After more than three decades of an evolving career at UCF, Provost Michael D. Johnson steps down this summer with confidence that the university will continue its future-focused mission. 

University provosts are institutions’ chief academic officers, guiding educational offerings for students and development and hiring efforts for faculty. As the second-highest level of leadership at a university, the people appointed to these positions — including UCF’s Michael D. Johnson — are experts in building a strategic vision and determining how to achieve it.

While Johnson — who started at UCF 35 years ago as an assistant professor supporting the new physics doctoral program — certainly has the wisdom and keen foresight of a senior academic administrator, he considers himself a student and servant to UCF. That service will be complete this summer when he retires.

“I’ve had this remarkable set of opportunities to do things that are really interesting. And I’ve had almost no opportunity to get bored,” says Johnson, who was dean of the College of Sciences from 2011 to 2020. “I’ve been learning new things all the time and, I hope, doing good things for the university. I certainly tried.”

While Johnson spends a lot of time meeting with people across the university and speaking at various events, the self-proclaimed introvert spends even more time listening to faculty, chairs and deans about where UCF should be heading and how he can help remove hurdles to get there.

“People expect us to help students get good first jobs out of college and have good careers. That’s our duty and it’s part of our mission. But it’s not all of our mission,” he says. “A lot of what I’ve done is thinking about how to invest money that the state has generously invested in UCF, which ultimately means who should we hire. They’ve invested with us explicitly to help strengthen engineering and technology because of their significance to the state of Florida.”

“And when we carry out our obligation to support the public good, and we do support the public good, it becomes opportunities for us to become great,” he says.

“I’ve seen this university develop from a regional institution into something that’s really playing on a high level across all of higher education.” — Michael D. Johnson, provost

Johnson has witnessed UCF’s evolution as Florida’s Premier Engineering and Technology University parallel the growth of related industries and partner companies, like Lockheed Martin and Electronic Arts, around Central Florida. While excellence in STEM continues to be a hallmark of UCF, he knows from a faculty and administrative level — and for the benefit of all students — that every discipline contributes to the strength of one another and Knight Nation as a whole.
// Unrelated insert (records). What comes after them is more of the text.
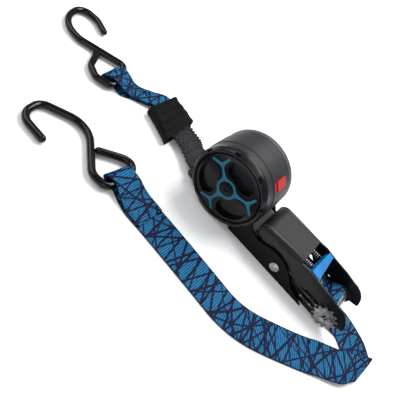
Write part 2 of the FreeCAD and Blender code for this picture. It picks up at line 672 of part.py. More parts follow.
def webbing_feed():
    """From the reel's mouth over the rivet's bush, under the drive pawl and up to the spindle."""
    half = size("web_thick") / 2
    over_bush = size("rivet_z") + size("rivet_radius") + 0.5 + half + 0.05
    top = size("spindle_z") + size("spindle_radius") + 2.0 + half
    points = [(10.0, 9.0), (30.0, 11.0), (60.0, 13.4), (78.8, over_bush), (92.0, 14.0), (101.0, 13.2),
              (119.0, 13.2), (126.0, 15.6), (131.0, 19.4), (135.0, top - 0.7), (139.0, top)]
    feature("webbing_feed", channel_webbing(points))


def webbing_core():
    """Through the spindle's slot, a quarter turn round each half."""
    sx, sz = size("spindle_x"), size("spindle_z")
    radius = size("spindle_radius") + 0.1 + size("web_thick") / 2
    upper = [on_circle(radius, degrees, sx, sz) for degrees in (136, 124, 112)]
    lower = [on_circle(radius, degrees, sx, sz) for degrees in (292, 304, 316)]
    points = upper + [(sx - 0.7, sz + 7.3), (sx, sz + 6.0), (sx, sz - 6.0), (sx + 0.7, sz - 7.3)] + lower
    feature("webbing_core", channel_webbing(points))


def loop_stations(bar, heading, edges, degrees):
    """A slack loop over the hook's bar and back under it. Each edge is (its place along the bar, how
    far it leans in at the fold, how far the fold stands past the bar)."""
    rise = size("rod_radius") + 0.3 + size("web_thick") / 2
    angle = math.radians(heading)
    rows = []
    for turn in degrees:
        ahead, up = max(0.0, math.cos(math.radians(turn))), math.sin(math.radians(turn))
        back = min(0.0, math.cos(math.radians(turn)))
        row = []
        for side, lean, reach in edges:
            x, y = reach * ahead + rise * back, side + lean * ahead
            row.append((bar[0] + x * math.cos(angle) - y * math.sin(angle),
                        bar[1] + x * math.sin(angle) + y * math.cos(angle),
                        size("bar_height") + (rise + 0.4 * max(0.0, up)) * up))
        rows.append(tuple(row))
    return rows


def webbing_long():
    """From the spindle's underside, straight out of the nose, folded back and on to the long hook."""
    half, low = size("web_wide") / 2, size("web_thick") / 2 + 0.1
    rows = [((x, half, z), (x, -half, z)) for x, z in ((141.0, 3.2), (148.0, 2.4), (156.0, 1.0), (162.0, low))]
    far, near = (200.5, 0.0), (194.5, -38.0)
    bend = 1.7
    for degrees in (0, 45, 90, 135, 180):
        out, up = bend * math.sin(math.radians(degrees)), bend * (1 - math.cos(math.radians(degrees)))
        rows.append(((far[0] + out, far[1], low + up), (near[0] + out, near[1], low + up)))
    rows.append(((173.0, -23.5, low + 3.4), (186.0, -51.5, low + 3.4)))
    rows.append(across(158.0, -50.0, low + 1.2, 209, -size("web_wide")))
    for x, y, heading in ((146, -57.5, 208), (112, -76, 206), (98, -82.3, 201), (84, -86.2, 194), (70, -87.6, 184),
                          (56, -87, 179), (40, -86.2, 178), (0, -84.6, 178), (-22, -84, 180)):
        rows.append(across(x, y, low, heading, -size("web_wide")))
    rows.append(across(-42.0, -83.8, low, 182, -31.5))
    rows.append(across(-52.0, -82.4, low, 184, -30.0))
    rows += loop_stations(LONG_BAR, LONG_HEADING, LONG_LOOP, range(-90, 131, 20))
    rows.append(across(-56.5, -81.2, 7.4, 184, -28.5))
    rows.append(across(-45.0, -82.8, 3.4, 183, -30.5))
    rows.append(across(-24.0, -83.8, low + 1.5, 180, -31.0))
    feature("webbing_long", ribbon(rows, size("web_thick")))


def webbing_short():
    """From inside the keeper sleeve to the short hook and back."""
    low = size("web_thick") / 2 + 0.1
    rows = [across(-90.0, 18.6, 3.2, 170, 28.0), across(-106.0, 22.4, 3.2, 174, 28.0),
            across(-118.0, 25.6, 4.4, 192, 25.0), across(-129.0, 16.4, 3.0, 212, 20.5),
            across(-143.0, 7.6, low, 212, 20.5), across(-152.0, 2.8, low, 209, 25.0)]
    rows += loop_stations(SHORT_BAR, SHORT_HEADING, SHORT_LOOP, range(-90, 131, 20))
    rows.append(across(-153.6, 4.6, 7.6, 209, 25.5))
    rows.append(across(-143.0, 8.4, 4.0, 212, 20.5))
    rows.append(across(-129.0, 17.2, 5.2, 212, 20.5))
    rows.append(across(-118.5, 25.4, 6.5, 194, 23.5))
    rows.append(across(-111.5, 24.2, 6.3, 180, 25.0))
    feature("webbing_short", ribbon(rows, size("web_thick")))


# ---------------------------------------------------------------- short tail

def tread_strap():
    """Rubber strap with an eye round the anchor pin, a flat run and saw-tooth edges."""
    pin_x, pin_z = size("anchor_x"), size("anchor_z")
    half, flat, heading = size("tread_wide") / 2, 6.4, 166.0
    rows = [((x, y - half, z), (x, y + half, z)) for x, y, z in
            ((pin_x - 3.6, 1.3, pin_z), (pin_x - 8.0, 2.4, pin_z), (pin_x - 14.0, 4.6, pin_z - 0.8))]
    rows += [across(x, y, z, heading, 2 * half) for x, y, z in
             ((-64.0, 12.4, flat + 1.0), (-76.0, 15.2, flat), (-104.0, 21.8, flat))]
    strap = ribbon(rows, size("tread_thick"))
    eye = Part.makeCylinder(5.2, 2 * half, V(pin_x, 1.3 - half, pin_z), V(0, 1, 0))
    bore = Part.makeCylinder(size("anchor_radius") + size("fit_gap"), 80, V(pin_x, -40, pin_z), V(0, 1, 0))
    nicks = []
    for step in range(9):
        for side in (1, -1):
            nick = Part.makeCylinder(1.25, 14, V(-4.6 * step, side * (half + 0.35), 0), V(0, 0, 1))
            nick.rotate(V(0, 0, 0), V(0, 0, 1), heading - 180)
            nick.translate(V(-60.0, 11.3, 0))
            nicks.append(nick)
    feature("tread_strap", strap.fuse(eye).cut(Part.makeCompound([bore] + nicks)))


def tube_section(x, y, wide, tall, corner, skew):
    """A rounded rectangle across the sleeve, with its middle at (x, y)."""
    points = [(-wide / 2, 0), (wide / 2, 0), (wide / 2, tall), (-wide / 2, tall)]
    ring = Part.makePolygon([V(0, a, b) for a, b in points + points[:1]])
    face = Part.Face(ring)
    block = face.extrude(V(1, 0, 0))
    edges = [e for e in block.Edges if abs(e.tangentAt(e.FirstParameter).x) > 0.9]
    end = min(block.makeFillet(corner, edges).Faces, key=lambda f: f.CenterOfMass.x)
    wire = end.OuterWire
    wire.rotate(V(0, 0, 0), V(0, 0, 1), skew)
    wire.translate(V(x, y, 0))
    return wire


def keeper_sleeve():
    """Flat fabric tube round the rubber strap and the short webbing, wider at the reel's end."""
    wall, low = 1.5, 0.2
    ends = ((-79.5, 12.5, 50.0, 11.6, 6.0), (-98.0, 18.0, 47.0, 11.6, 3.0), (-115.5, 22.5, 44.0, 11.0, 0.0))
    outer = Part.makeLoft([tube_section(x, y, wide, tall, 5.0, skew) for x, y, wide, tall, skew in ends], True)
    core = [tube_section(x, y, wide - 2 * wall, tall - 2 * wall, 3.6, skew) for x, y, wide, tall, skew in ends]
    for ring in core:
        ring.translate(V(0, 0, wall))
    core[0].translate(V(1.0, 0, 0))
    core[-1].translate(V(-1.0, 0, 0))
    tube = outer.cut(Part.makeLoft(core, True))
    tube.translate(V(0, 0, low))
    feature("keeper_sleeve", tube)


def rounded_path(corners):
    """Straight runs joined by tangent arcs; a corner is (x, y, bend radius)."""
    points = [V(x, y, 0) for x, y, radius in corners]
    edges, here = [], points[0]
    for i in range(1, len(points) - 1):
        into, out = points[i] - points[i - 1], points[i + 1] - points[i]
        into.normalize()
        out.normalize()
        half_turn = math.acos(max(-1.0, min(1.0, into.dot(out)))) / 2
        radius = corners[i][2]
        run = radius * math.tan(half_turn)
        start, end = points[i] - into * run, points[i] + out * run
        bisector = out - into
        bisector.normalize()
        middle = points[i] + bisector * (radius / math.cos(half_turn) - radius)
        edges.append(Part.LineSegment(here, start).toShape())
        edges.append(Part.Arc(start, middle, end).toShape())
        here = end
    edges.append(Part.LineSegment(here, points[-1]).toShape())
    return Part.Wire(edges)


def bent_rod(points, radius):
    path = rounded_path(points)
    first = path.Edges[0]
    start, along = first.valueAt(first.FirstParameter), first.tangentAt(first.FirstParameter)
    section = Part.Wire(Part.makeCircle(radius, start, along))
    rod = path.makePipeShell([section], True, False)
    error = abs(rod.Volume / (math.pi * radius ** 2 * path.Length) - 1)
    if error > 0.02:
        raise RuntimeError("a bent rod lost volume")
    return rod


def place_hook(shape, bar, heading, reach):
    """Lowers the hook's far end to the floor and turns it to its heading."""
    drop = math.degrees(math.asin((size("bar_height") - size("rod_radius") - 0.1) / reach))
    shape.rotate(V(0, 0, 0), V(0, 1, 0), drop)
    shape.rotate(V(0, 0, 0), V(0, 0, 1), heading)
    shape.translate(V(bar[0], bar[1], size("bar_height")))
    return shape


def hooks():
    radius = size("rod_radius")
    long_hook = bent_rod(LONG_HOOK, radius)
    for end in (LONG_HOOK[0], LONG_HOOK[-1]):
        long_hook = long_hook.fuse(Part.makeSphere(radius, V(*end[:2], 0)))
    feature("hook_long", place_hook(long_hook.removeSplitter(), LONG_BAR, LONG_HEADING, 100.0))
    short_hook = bent_rod(SHORT_HOOK, radius).fuse(Part.makeSphere(radius, V(*SHORT_HOOK[0][:2], 0)))
    feature("hook_short", place_hook(short_hook.removeSplitter(), SHORT_BAR, SHORT_HEADING, 88.0))


def tail_parts():
    pin = cylinder("pin", "dims.anchor_radius", "dims.anchor_x", "-18.2",
                   "18.8 + dims.drum_back + dims.cap_thick", "dims.anchor_z")
    keep(pin, "anchor_pin")
    tread_strap()
    keeper_sleeve()
    webbing_short()


def build():
    make_sheet()
    ratchet_frame()
    side_cover("side_cover_near", -1)
    side_cover("side_cover_far", 1)
    frame_rivet()
    spindle_half("spindle_front", 1)
    spindle_half("spindle_rear", -1)
    gear_inner = "(dims.frame_inner + 2 * dims.plate_thick + 2 * dims.layer_gap)"
    ratchet_gear("ratchet_gear_near", "-" + gear_inner)
    ratchet_gear("ratchet_gear_far", gear_inner + " + dims.cover_lip")
    lock_pawl()
    lock_parts()
    drive_pawl()
    release_trigger()
    handle_parts()
    drum_body()
    drum_front_ring()
    case_screws()
    spool()
    winder_dial()
    dial_inlay()
    reel_parts()
    reel_button()
    webbing_feed()
    webbing_core()
    webbing_long()
    hooks()
    tail_parts()
    HERE.recompute()


def check_and_write():
    for thing in HERE.Objects:
        if "Invalid" in thing.State or "Error" in thing.State:
            raise RuntimeError("%s failed: %s" % (thing.Name, thing.State))
    os.makedirs("parts", exist_ok=True)
    for label, thing in made.items():
        shape = thing.Shape
        if shape.isNull() or not shape.isValid():
            raise RuntimeError("%s has no valid shape" % label)
        room = shape.BoundBox
        print("%-20s solids %d  volume %9.1f  x %7.1f %7.1f  y %7.1f %7.1f  z %7.1f %7.1f" % (
            label, len(shape.Solids), shape.Volume, room.XMin, room.XMax, room.YMin, room.YMax, room.ZMin, room.ZMax))
        shape.exportStep("parts/%s.step" % label)


build()
check_and_write()
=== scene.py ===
import math

import bpy
import numpy as np
from mathutils import Matrix, Vector


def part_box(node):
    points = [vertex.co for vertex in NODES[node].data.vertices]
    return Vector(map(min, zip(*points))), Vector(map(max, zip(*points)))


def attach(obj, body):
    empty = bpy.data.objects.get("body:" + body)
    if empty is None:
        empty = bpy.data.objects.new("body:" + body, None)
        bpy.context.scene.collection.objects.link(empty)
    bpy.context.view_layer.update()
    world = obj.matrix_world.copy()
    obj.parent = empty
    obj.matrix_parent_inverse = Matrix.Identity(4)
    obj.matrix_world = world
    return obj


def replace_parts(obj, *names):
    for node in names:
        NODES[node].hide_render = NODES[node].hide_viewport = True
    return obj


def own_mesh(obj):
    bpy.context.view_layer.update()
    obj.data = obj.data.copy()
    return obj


# Ratchet tie down with a webbing reel. Lengths in the lists below are millimetres in the row
# frame: X from the reel to the winding spindle, Y along the spindle, Z up from the floor.
MM = 0.001
TURN = 2 * math.pi
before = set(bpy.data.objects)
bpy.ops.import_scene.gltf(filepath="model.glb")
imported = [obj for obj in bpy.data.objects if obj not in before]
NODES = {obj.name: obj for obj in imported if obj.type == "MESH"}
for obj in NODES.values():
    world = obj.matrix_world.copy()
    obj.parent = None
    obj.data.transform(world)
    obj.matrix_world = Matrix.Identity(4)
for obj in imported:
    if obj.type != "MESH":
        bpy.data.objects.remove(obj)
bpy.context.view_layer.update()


# ---------------------------------------------------------------- material nodes

def tint(red, green, blue):
    """A colour given as 0 to 255 display values, in Blender's linear values."""
    def linear(value):
        value /= 255.0
        return value / 12.92 if value <= 0.04045 else ((value + 0.055) / 1.055) ** 2.4
    return (linear(red), linear(green), linear(blue), 1.0)


def shade(colour, by):
    """A colour made darker or lighter."""
    return tuple(min(1.0, part * by) for part in colour[:3]) + (1.0,)


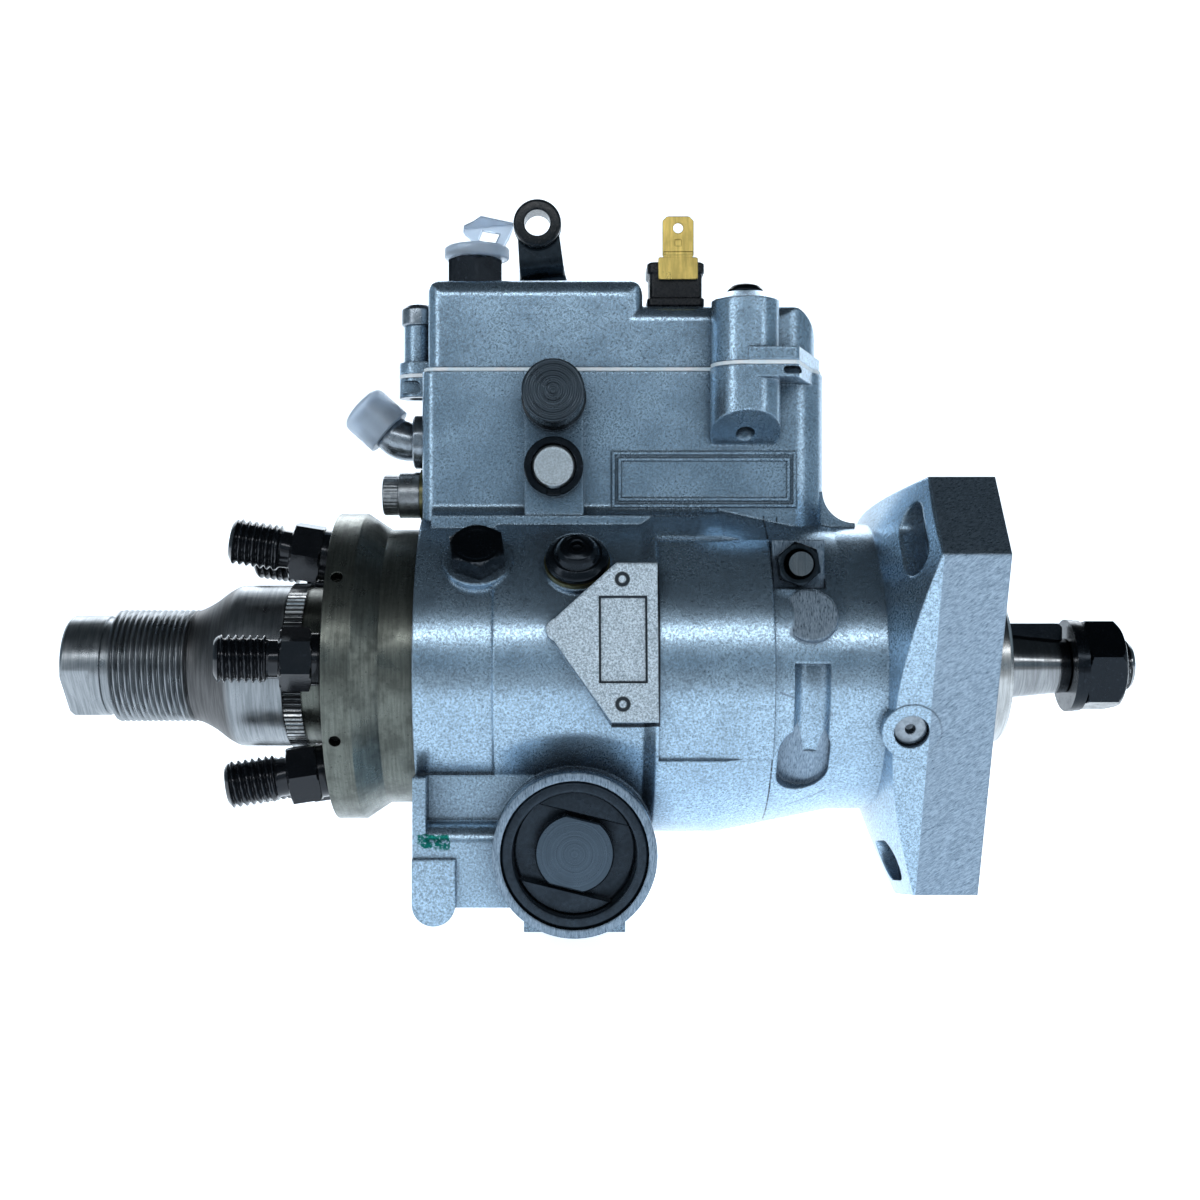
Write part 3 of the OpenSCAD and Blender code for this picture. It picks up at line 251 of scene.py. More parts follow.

“I believe taking advantage of the university’s technology focus, where it makes sense, will help each academic area leap past programs at other universities, and develop into something unique and excellent on the national landscape,” he says.

That level of impact and growing reputation, Johnson notes, is partially tied to UCF’s location in one of America’s most dynamic and economically robust cities, providing competitive advantages over older institutions across Florida and the nation. It’s part of the reason he came to UCF decades ago.

“Over the years we’ve harnessed growth to improve our quality and expand our mission,” Johnson says. “I’ve seen this university develop from a regional institution into something that’s really playing on a high level across all of higher education. UCF is becoming one of the best universities in the country. It’s just been an incredible trajectory.”